To understand this, lets go back to 2022, the last time the American president, Joe Biden in this case, met the Chinese president, the same Xi Jinping who rules today. During that meeting, Xi pressed Biden on the issue of American support for Taiwan. In this instance, Biden pressed back strongly, publicly telling Xi that the use of Chinese military force against Taiwan would be a major mistake. Biden was very direct.
“I absolutely believe there need not be a new Cold War. I have met many times with Xi Jinping and we were candid and clear with one another across the board. I do not think there is any imminent attempt on the part of China to invade Taiwan,” he said.
“I made it clear we want to see cross-strait issues to be peacefully resolved and so it never has to come to that. And I’m convinced that he understood what I was saying, I understood what he was saying.”
So Xi pressed Trump the same way he pressed Biden four years ago.
What was Donald Trump’s response? That would be nothing. When asked publicly by the press about Taiwan, Trump looked away and refused to say anything at all, even though he had just answered another question.
Sam Riley at The Independent writes that Trump seems fine with being humiliated.
Already puffed up by hordes of flower and flag-waving children, honour guards and meetings in China’s Great Hall of the People, Trump is unlikely to be offended by the offensive because he doesn’t care about Taiwan, is irritated by past commitments to protect the island, and sees the entire region as part of China’s legitimate sphere of influence.
If China doesn’t invade Taiwan before Trump leaves office, I’m going to be surprised. And I’m betting Xi will do it sooner rather than later, while so much of our military is tied up in the vicinity of Iran.
Paul Krugman has a couple of Trump-in-China posts up now. One is A Failing, Flailing President Supplicates Xi. It begins:
One of Donald Trump’s signature claims is that Joe Biden made America a “laughing stock”, and that he has made us great again and respected around the world.
Yet this is the opposite of the truth. As a result of Trump’s petulant, self-destructive policies, much of the world now holds him and America as a whole in contempt. As the New York Times reported just before Trump’s visit to Beijing, the Chinese now talk routinely about “American decline,” and describe Trump as “an accelerator of American decay.”
China has a lot of its own problems, Krugman writes, but in many ways it is rising, both economically and in geopolitical influence. Under Trump the U.S. is doing just the opposite. In many ways “Trump has vastly weakened America’s geopolitical position — in effect, throwing away whatever cards we had.” And you want to read that part; some of it is eye-popping. But for now I’m skipping to the end.
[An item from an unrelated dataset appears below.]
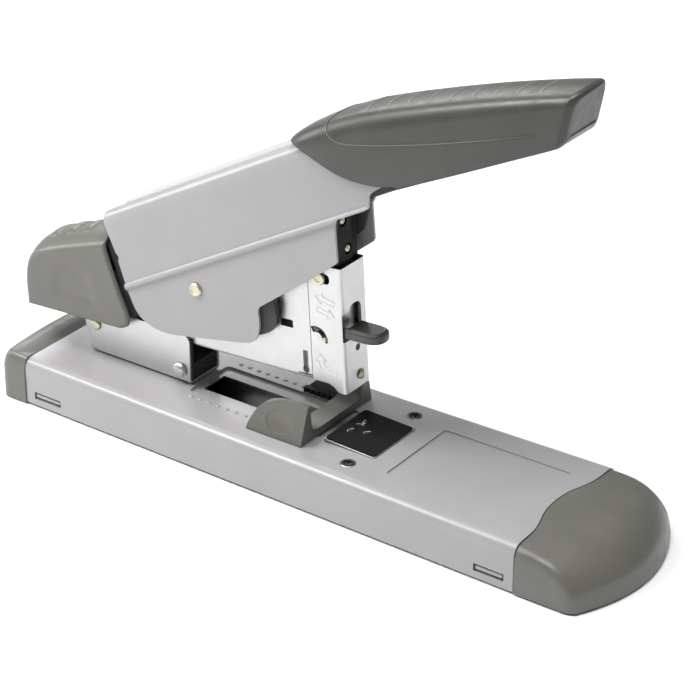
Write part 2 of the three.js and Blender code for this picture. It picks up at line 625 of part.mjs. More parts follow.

Thus the formerly strutting Trump is forced to fly to Beijing as a supplicant, hoping that Xi Jinping will offer concessions that will extricate him from the domestic and international trainwreck he has wrought. Yes, Xi might offer some soybean purchases for failing American farmers and some deals to the executives traveling with Trump as a face-saving sop. But rest assured that the Chinese will use Trump’s debilitated status to their ultimate advantage, pressing for concessions on Taiwan while letting Trump bleed away what’s left of U.S. credibility on a failed war.
What a sad and pathetic spectacle.
Krugman also did a video — transcript available — addressing the question of why Elon Musk and a bunch of other CEOs when on this trip. In brief, they aren’t there to do anything good for us. Speaking of Trump, Krugman says, “He might as well have been walking around Beijing with a sign that says — in block capitals, of course, this is Trump — BRIBE ME.”
Maybe the biggest humiliation would be if nobody bothered to bribe him.